CETA and TTIP can help underpin some of the structural reforms needed to create greater economic dynamism in the EU. But these initiatives are also a means for the EU and US to show it is possible to cooperate on regulatory policies and reduce costs for firms and consumers while doing a better job of attaining regulatory objectives. Strong resistance by civil society groups in both the EU and US to greater integration of markets will need to be overcome for TTIP to become a reality. The opposition to TTIP in the EU has focused on specific elements, most notably investor-State dispute settlement (ISDS) provisions. But it reflects a broader view in some EU countries that more trade is not beneficial. A recent PEW poll found that only 19% of respondents in 40 countries thought trade was bad for employment. But in Italy, the US and France 50% or more respondents thought trade was bad for jobs. These three countries also had much more negative views about foreign companies buying domestic firms.

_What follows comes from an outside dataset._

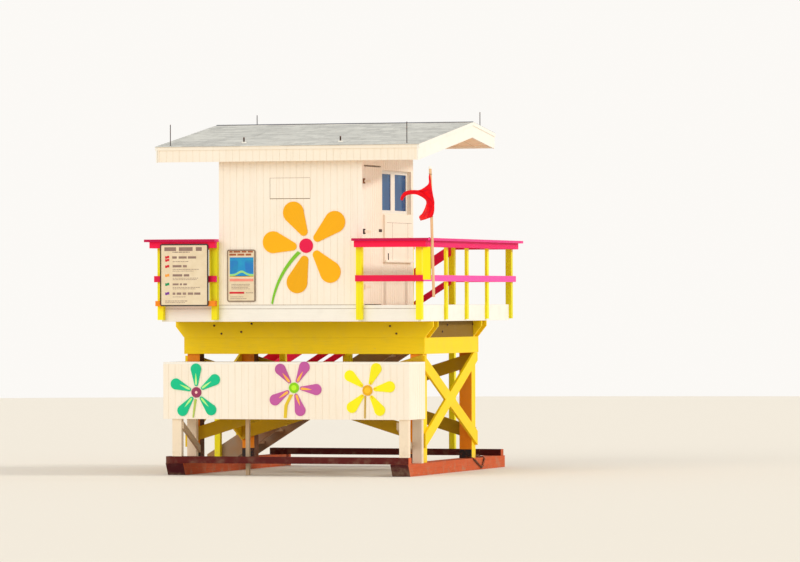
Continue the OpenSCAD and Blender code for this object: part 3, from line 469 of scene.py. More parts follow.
class Recipe(Sheet):
    """A Geometry Nodes tree. Inputs are given as name=(socket type, value)."""

    def __init__(self, name, **inputs):
        super().__init__(bpy.data.node_groups.new(name, "GeometryNodeTree"))
        self.tree.interface.new_socket("Geometry", in_out="INPUT", socket_type="NodeSocketGeometry")
        self.values = {}
        for key, (kind, value) in inputs.items():
            socket = self.tree.interface.new_socket(key, in_out="INPUT", socket_type="NodeSocket" + kind)
            self.values[socket.identifier] = value
        self.tree.interface.new_socket("Geometry", in_out="OUTPUT", socket_type="NodeSocketGeometry")
        self.source = self.tree.nodes.new("NodeGroupInput")
        self.sink = self.tree.nodes.new("NodeGroupOutput")

    def __getitem__(self, name):
        return Wire(self, self.source.outputs[name])

    def row(self):
        """Points in a row, from the inputs First, Step and Count."""
        return self.node("GeometryNodeMeshLine", {"Count": self["Count"], "Start Location": self["First"],
                                                  "Offset": self["Step"]}, mode="OFFSET")

    def grow(self, result, material, name, start=None):
        """Ends the tree, runs it on a mesh or on nothing, and returns a plain mesh object."""
        whole = self.node("GeometryNodeRealizeInstances", {0: result})
        dressed = self.node("GeometryNodeSetMaterial", {"Geometry": whole, "Material": material})
        self.feed(self.sink.inputs[0], dressed)
        if start is None:
            start = placed(name, bpy.data.meshes.new(name))
        growth = start.modifiers.new("growth", "NODES")
        growth.node_group = self.tree
        for identifier, value in self.values.items():
            growth[identifier] = value
        bpy.context.view_layer.update()
        seen = start.evaluated_get(bpy.context.evaluated_depsgraph_get())
        mesh = bpy.data.meshes.new_from_object(seen)
        start.modifiers.remove(growth)
        start.data = mesh
        start.name = name
        if not mesh.materials:
            mesh.materials.append(material)
        return start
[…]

A key task for the new Trade Commissioner is to address the trade scepticism that prevails in key EU member states. Another is to do so in a way that does not undermine prospects for liberalisation of state-level public procurement and services markets in the US, where EU firms confront significant barriers. CETA embodies far-reaching liberalisation by Canada of these markets, and is a template of what the EU wants from the US in TTIP.  Given that the EU wants much more from the US than the US wants from the EU, great care will be needed to ensure that EU civil society concerns are addressed in a way that does not strengthen the ability of interest groups in the US to resist market-opening in areas that would create new opportunities for EU firms and workers.